Iran offended us as deeply when it seized our embassy and held our American embassy staff hostages 16 years after the Cuban revolution. Like Cuba, the United States had a large investment in Iran that was lost.
And like Cuba, Iran became threatening to our security in a manner that became as scary after 9/11/2001.
Like Soviet Russia, there was little the U.S. could do about Iran. We couldn't go to war with either unless we were willing to risk everything to uncertainty, just as we did in World War II.
Even worse, our fight in the Middle East was not one of nation against nation. We know how to wage war against nations, but we have never done well fighting guerrilla wars.
We are now mired in a sticky multi-level guerrilla war, where the guerrillas are constantly changing, the worst kind of war possible,with no guerrillas in the middle east that are on our side.
A guest on the Charlie Rose show on PBS summed up our problems with Iran and the middle east succinctly last night.
We tried direct intervention in Iraq and that didn't work. We tried indirect intervention in Libya and that didn't work. We tried no intervention in Syria, and that didn't work either. We are still threatened, though, by forces we have no real means to control in the long run.
For Obama, the problem solver, what path was left? Treaty negotiation. Who in the middle east can we negotiate a treaty with? Not Syria, that's for sure. But there is one nation, the most powerful of all, where it was possible.
Iran is the largest, most wealthy, and the strongest non-combatant in the region. It is also biggest potential threat for the United Sates in the middle east.
Obama's problem was doubly complicated.
Any negotiation with Iran before their failed Green Revolution of 2006 was impossible. America, the Great Satan, was a very good uniter for the Iranians 40 years ago when they deposed a Shaw they all hated.
But 2006 revolution was a big wake-up to the Iranian government. Iran has a growing population that has an average of 25 years of age, and those young people wanted another big change. 40 years was a long time ago for them, a time before most of them were born.

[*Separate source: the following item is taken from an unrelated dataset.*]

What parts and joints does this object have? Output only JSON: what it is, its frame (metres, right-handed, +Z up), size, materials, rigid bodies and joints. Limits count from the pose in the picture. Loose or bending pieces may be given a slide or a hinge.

They want to retain their religion, but they want to become much more western in their civil society, and want Iran to become a regional and global power without war as a means to get it. They grew tired of Amadinejad's empty saber rattling, and voted him out.
The ruling Ayatollahs had to go along with the election results, or they would be facing another revolution, one they might not win a second time through force, and they saw what was happening in Syria.
At the same time, here at home, most Americans were not willing to give up their fears and resentments of Iran. And Iran's growing nuclear ability does present a legitimate threat in a very similar way Cuba once presented.
How does a problem solver in the White House overcome that hostility at home? By settling an older grudge that was easy to let go.
Establishing formal relations with Cuba gave Americans an opportunity to rethink our relations with Iran at a time when Iran was finally willing to come to the table and begin talking. At last, they were willing if we were willing.
Without Cuba, the treaty with Iran was not possible. Cuba made the conditions ripe for a very brief time, and for once, we harvested at the best period possible. So did Iran. We each plucked different fruit from the same tree.
A treaty is as good for them as it is for us. For both nations, the treaty allows either's greater ambitions and necessities a greater chance of being addressed in a more peaceful future.
The greatest benefit of the treaty for both nations is that no blood will be shed by either if both sides honor the treaty.
Iran never starts a fight, but Iran fights like hell when it must, and so does America. Talk talk is always better than shoot shoot, but getting both sides to talk is always a hard problem, in many ways harder than going to the guns. Opposition becomes a hard wall as it keeps on going over time.
Only a genius of a community organizer could have seen a small crack in the wall and found a way to use it.
At the best, the treaty could have better consequences for both nations than either can foresee now. At the worst, it's a long time out, a period that allows events to run their course without creating more serious danger to both sides.
My admiration of Barack Obama is boundless. He has consistently proven that when he says "I got this." he means it. We aren't going to see the likes of him for a long time to come.